▶ _Data_:
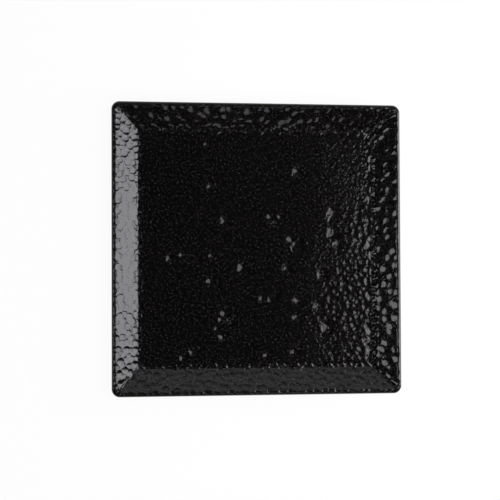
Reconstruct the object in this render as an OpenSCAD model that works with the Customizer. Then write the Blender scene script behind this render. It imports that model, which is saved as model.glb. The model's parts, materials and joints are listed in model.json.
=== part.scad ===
/*
Square dinner plate: a pressed clay tray on a low square foot ring, with a wide sloping rim,
a flat well and three coats of glaze. One wall thickness runs from the well to the lip.
A section of that wall is carried round the square, straight along the sides, mitred inside
the corners and turned about each corner's centre.
*/

/* [Plate] */
// Side of the square from lip to lip, glaze included
side_length = 270; // [200:1:320]
// Radius of the four outer corners, seen from above
corner_radius = 7.5; // [5:0.5:20]
// Depth of the well below the top of the lip
well_depth = 14; // [9:0.5:20]
// Width of the sloping rim, from the outer edge to the fold at the well
rim_width = 25; // [18:0.5:40]

/* [Wall] */
// Thickness of the wall, glaze included
wall_thickness = 5.5; // [4:0.1:8]
// Radius of the hollow where the rim meets the well
fold_radius = 3; // [1:0.5:8]
// Thickness of each coat of glaze
glaze_thickness = 0.7; // [0.4:0.1:1]

/* [Foot ring] */
// Side of the square foot ring, glaze included
foot_span = 170; // [130:1:185]
// Height of the foot ring below the glazed underside
foot_height = 3; // [2.5:0.1:6]
// Width of the clay in the ring
foot_width = 6; // [4:0.5:9]
// Outer radius of the ring's corners, seen from above
foot_corner_radius = 15; // [13:0.5:25]
// Rounding of the ring's two standing edges
foot_edge_radius = 1; // [0.4:0.1:1.4]
// Height of the bare clay above the table, where the glaze is wiped away
bare_height = 1.4; // [1:0.1:2]
// Radius of the glaze pooled between the ring and the underside
pool_radius = 1; // [0.3:0.1:1.1]

/* [Hidden] */
$fn = 96;

// How far a cutting shape runs past what it cuts
overrun = 1;

// Heights above the table
underside = foot_height;
well_floor = underside + wall_thickness;
lip_top = well_floor + well_depth;

// The lip is a full round, centred in the thickness of the wall
half_side = side_length / 2;
lip_radius = wall_thickness / 2;
lip_centre = [half_side - lip_radius, lip_top - lip_radius];

// The rim's face runs from the fold to where it touches the lip's round
well_half = half_side - rim_width;
rim_run = lip_centre[0] - well_half;
rim_rise = lip_centre[1] - well_floor;
rim_slope = atan2(rim_rise, rim_run) + asin(lip_radius / norm([rim_run, rim_rise]));
fold_share = tan(rim_slope / 2);
rim_outward = [sin(rim_slope), -cos(rim_slope)];
fold_centre = [well_half - fold_radius * fold_share, well_floor + fold_radius];

// The foot ring's clay, inside its glaze
foot_outer = foot_span / 2 - glaze_thickness;
foot_outer_radius = foot_corner_radius - glaze_thickness;
foot_inner = foot_outer - foot_width;
foot_inner_radius = foot_outer_radius - foot_width;

// Corner of the section where floor and rim meet, at a depth below the face
function fold_corner(depth) = [well_half + depth * fold_share, well_floor - depth];

// Sliver between that sharp corner and the round that replaces it
module fold_sliver(depth) {
    round_radius = fold_radius + depth;
    difference() {
        polygon([
            [fold_centre[0], well_floor - depth],
            fold_corner(depth),
            fold_centre + round_radius * rim_outward,
            fold_centre
        ]);
        translate(fold_centre)
            circle(r = round_radius);
    }
}

// Half section of the wall from the plate's middle to the lip, drawn in from both faces by an inset
module wall_section(inset) {
    back_depth = wall_thickness - inset;
    end_radius = lip_radius - inset;
    difference() {
        union() {
            polygon([
                [0, well_floor - inset],
                fold_corner(inset),
                lip_centre - end_radius * rim_outward,
                lip_centre + end_radius * rim_outward,
                fold_corner(back_depth),
                [0, well_floor - back_depth]
            ]);
            translate(lip_centre)
                circle(r = end_radius);
            fold_sliver(inset);
        }
        fold_sliver(back_depth);
    }
}

// Everything below the middle of the wall, and below the widest point of the lip
module lower_half() {
    polygon([
        [-overrun, -overrun],
        [-overrun, well_floor - lip_radius],
        fold_corner(lip_radius),
        lip_centre,
        [half_side + overrun, lip_centre[1]],
        [half_side + overrun, -overrun]
    ]);
}

// Both coats of glaze in section
module glaze_section() {
    difference() {
        wall_section(0);
        wall_section(glaze_thickness);
    }
}

// Carries a half section round a square with rounded corners
module around_square(half, radius) {
    straight = half - radius;
    wedge = half + overrun;
    for (quarter = [0:3])
        rotate(quarter * 90) {
            intersection() {
                rotate([90, 0, 0])
                    linear_extrude(height = 2 * straight, center = true)
                        children();
                translate([0, 0, -overrun])
                    linear_extrude(height = lip_top + 2 * overrun)
                        polygon([[0, 0], [wedge, -wedge], [wedge, wedge]]);
            }
            translate([straight, straight, 0])
                rotate_extrude(angle = 90)
                    intersection() {
                        translate([-straight, 0])
                            children();
                        translate([0, -overrun])
                            square([wedge, lip_top + 2 * overrun]);
                    }
        }
}

// Block with rounded corners that reaches from below the table to the middle of the floor
module foot_block(half, radius) {
    translate([0, 0, -overrun])
        linear_extrude(height = overrun + well_floor - lip_radius)
            union() {
                square([2 * half, 2 * (half - radius)], center = true);
                square([2 * (half - radius), 2 * half], center = true);
                for (x = [-1, 1], y = [-1, 1])
                    translate([x * (half - radius), y * (half - radius)])
                        circle(r = radius);
            }
}

// Foot ring's clay in section, with its two standing edges rounded
module foot_section() {
    round_centres = [foot_inner + foot_edge_radius, foot_outer - foot_edge_radius];
    translate([foot_inner, foot_edge_radius])
        square([foot_width, well_floor - lip_radius - foot_edge_radius]);
    translate([round_centres[0], 0])
        square([round_centres[1] - round_centres[0], foot_edge_radius]);
    for (x = round_centres)
        translate([x, foot_edge_radius])
            circle(r = foot_edge_radius);
}

// Glaze on one wall of the foot ring; side is 1 for the outer wall and -1 for the inner one
module foot_glaze_section(wall_at, side) {
    skin_at = wall_at + side * glaze_thickness;
    pool_at = skin_at + side * pool_radius;
    translate([min(wall_at, skin_at), bare_height])
        square([glaze_thickness, underside + glaze_thickness - bare_height]);
    difference() {
        translate([min(skin_at, pool_at), underside - pool_radius])
            square([pool_radius, pool_radius + glaze_thickness]);
        translate([pool_at, underside - pool_radius])
            circle(r = pool_radius);
    }
}

// Half section of the coat in the recess: a flat sheet that turns down the ring's inner wall
module base_section() {
    translate([0, underside])
        square([foot_inner, glaze_thickness]);
    foot_glaze_section(foot_inner, -1);
}

// Pressed tray and its foot ring, in one piece
module clay_body() {
    color("tan") {
        around_square(half_side, corner_radius)
            wall_section(glaze_thickness);
        around_square(foot_outer, foot_outer_radius)
            foot_section();
    }
}

// Thick textured glaze over the well, the rim and the top of the lip
module face_glaze() {
    color([0.05, 0.05, 0.06])
        around_square(half_side, corner_radius)
            difference() {
                glaze_section();
                lower_half();
            }
}

// Plain glaze under the rim, from the lip to the foot ring's outer wall
module back_glaze() {
    color([0.08, 0.08, 0.09])
        union() {
            difference() {
                around_square(half_side, corner_radius)
                    intersection() {
                        glaze_section();
                        lower_half();
                    }
                foot_block(foot_outer, foot_outer_radius);
            }
            around_square(foot_outer, foot_outer_radius)
                foot_glaze_section(foot_outer, 1);
        }
}

// Plain glaze in the recess inside the foot ring
module base_glaze() {
    color([0.1, 0.1, 0.11])
        around_square(foot_inner, foot_inner_radius)
            base_section();
}

clay_body();
face_glaze();
back_glaze();
base_glaze();
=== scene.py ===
# %% [markdown]
# # A square black dinner plate
#
# The plate is one pressed tray of clay on a low square foot ring, coated with glossy black
# glaze. Its face is hammered: shallow round dimples lie side by side over the rim and the well,
# and each one mirrors the room in its own way. That relief is what makes the plate look like
# this plate, so most of the lesson is about it.

# %% Load the frame
import json
from types import SimpleNamespace

import bpy
import numpy as np
from mathutils import Matrix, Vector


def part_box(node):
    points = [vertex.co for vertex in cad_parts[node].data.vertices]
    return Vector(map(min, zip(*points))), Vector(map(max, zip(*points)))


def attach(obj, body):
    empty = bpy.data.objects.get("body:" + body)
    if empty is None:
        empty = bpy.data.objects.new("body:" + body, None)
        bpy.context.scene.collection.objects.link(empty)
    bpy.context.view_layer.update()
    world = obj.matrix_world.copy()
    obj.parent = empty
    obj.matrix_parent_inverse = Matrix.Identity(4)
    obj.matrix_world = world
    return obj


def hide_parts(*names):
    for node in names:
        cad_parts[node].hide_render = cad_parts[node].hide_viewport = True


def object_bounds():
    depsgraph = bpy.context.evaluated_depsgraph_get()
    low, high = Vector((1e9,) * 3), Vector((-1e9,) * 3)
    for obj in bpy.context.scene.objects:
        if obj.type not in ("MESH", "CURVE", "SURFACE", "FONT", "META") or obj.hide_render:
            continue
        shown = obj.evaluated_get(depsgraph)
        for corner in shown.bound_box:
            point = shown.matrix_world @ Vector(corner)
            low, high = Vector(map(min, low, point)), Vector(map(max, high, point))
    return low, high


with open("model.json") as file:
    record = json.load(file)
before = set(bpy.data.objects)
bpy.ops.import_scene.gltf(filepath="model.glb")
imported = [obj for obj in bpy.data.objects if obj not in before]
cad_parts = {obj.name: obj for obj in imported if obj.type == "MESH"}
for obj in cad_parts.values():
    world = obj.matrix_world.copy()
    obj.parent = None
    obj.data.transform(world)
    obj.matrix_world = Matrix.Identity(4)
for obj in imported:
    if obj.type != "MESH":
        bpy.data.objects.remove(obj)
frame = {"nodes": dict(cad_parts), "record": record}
cad_low, cad_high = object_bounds()
MM = 0.001
print("CAD nodes:", ", ".join(sorted(frame["nodes"])))
print("CAD box in mm:", [round((high - low) / MM, 1) for low, high in zip(cad_low, cad_high)])

# %% [markdown]
# ## The plate's own sizes
#
# The width, the height and the level of the well come from the frame. The rest are the sizes of
# the wall and the foot ring, written once and used by every piece, so that clay and glaze stay
# parallel everywhere.

# %% Sizes in metres
half_side = cad_high.x
lip_top = cad_high.z
well_floor = next(m["pos_m"][2] for m in frame["record"]["mounts"] if m["name"] == "well_floor")
wall = 5.5 * MM
glaze = 0.7 * MM
rim_width = 25 * MM
fold_radius = 3 * MM
corner_radius = 7.5 * MM
underside = well_floor - wall
print("well depth in mm:", round((lip_top - well_floor) / MM, 2))

# %% The rim's slope
lip_radius = wall / 2
lip_centre = np.array([half_side - lip_radius, lip_top - lip_radius])
well_half = half_side - rim_width
rim_run, rim_rise = lip_centre - (well_half, well_floor)
rim_slope = np.arctan2(rim_rise, rim_run) + np.arcsin(lip_radius / np.hypot(rim_run, rim_rise))
fold_centre = np.array([well_half - fold_radius * np.tan(rim_slope / 2), well_floor + fold_radius])
print("rim slope in degrees:", round(float(np.degrees(rim_slope)), 1))

# %% Sizes of the foot ring
foot_width = 6 * MM
foot_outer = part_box("base_glaze")[1][0] + foot_width
foot_inner = foot_outer - foot_width
foot_corner = 14.3 * MM
bare_height = 1.4 * MM
pool_radius = 1 * MM
print("foot ring in mm:", round(2 * foot_outer / MM, 1))

# %% [markdown]
# ## Drawing a section
#
# Every skin of the plate is a section carried round a square. A section is a chain of straight
# lines and arcs, so two helpers draw those, a third places points along one at even steps, and a
# fourth joins them. Even steps keep the faces of the mesh alike in size, which a mirror-bright
# finish needs: a long thin face shows as a kink in a reflection.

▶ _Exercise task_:
Begin at the line containing "inside the foot ring", end at the line containing "if obj.type not", and reproduce every line in that range exactly, both ends included.

▶ _Complete output_:
// Plain glaze in the recess inside the foot ring
module base_glaze() {
    color([0.1, 0.1, 0.11])
        around_square(foot_inner, foot_inner_radius)
            base_section();
}

clay_body();
face_glaze();
back_glaze();
base_glaze();
=== scene.py ===
# %% [markdown]
# # A square black dinner plate
#
# The plate is one pressed tray of clay on a low square foot ring, coated with glossy black
# glaze. Its face is hammered: shallow round dimples lie side by side over the rim and the well,
# and each one mirrors the room in its own way. That relief is what makes the plate look like
# this plate, so most of the lesson is about it.

# %% Load the frame
import json
from types import SimpleNamespace

import bpy
import numpy as np
from mathutils import Matrix, Vector


def part_box(node):
    points = [vertex.co for vertex in cad_parts[node].data.vertices]
    return Vector(map(min, zip(*points))), Vector(map(max, zip(*points)))


def attach(obj, body):
    empty = bpy.data.objects.get("body:" + body)
    if empty is None:
        empty = bpy.data.objects.new("body:" + body, None)
        bpy.context.scene.collection.objects.link(empty)
    bpy.context.view_layer.update()
    world = obj.matrix_world.copy()
    obj.parent = empty
    obj.matrix_parent_inverse = Matrix.Identity(4)
    obj.matrix_world = world
    return obj


def hide_parts(*names):
    for node in names:
        cad_parts[node].hide_render = cad_parts[node].hide_viewport = True


def object_bounds():
    depsgraph = bpy.context.evaluated_depsgraph_get()
    low, high = Vector((1e9,) * 3), Vector((-1e9,) * 3)
    for obj in bpy.context.scene.objects:
        if obj.type not in ("MESH", "CURVE", "SURFACE", "FONT", "META") or obj.hide_render:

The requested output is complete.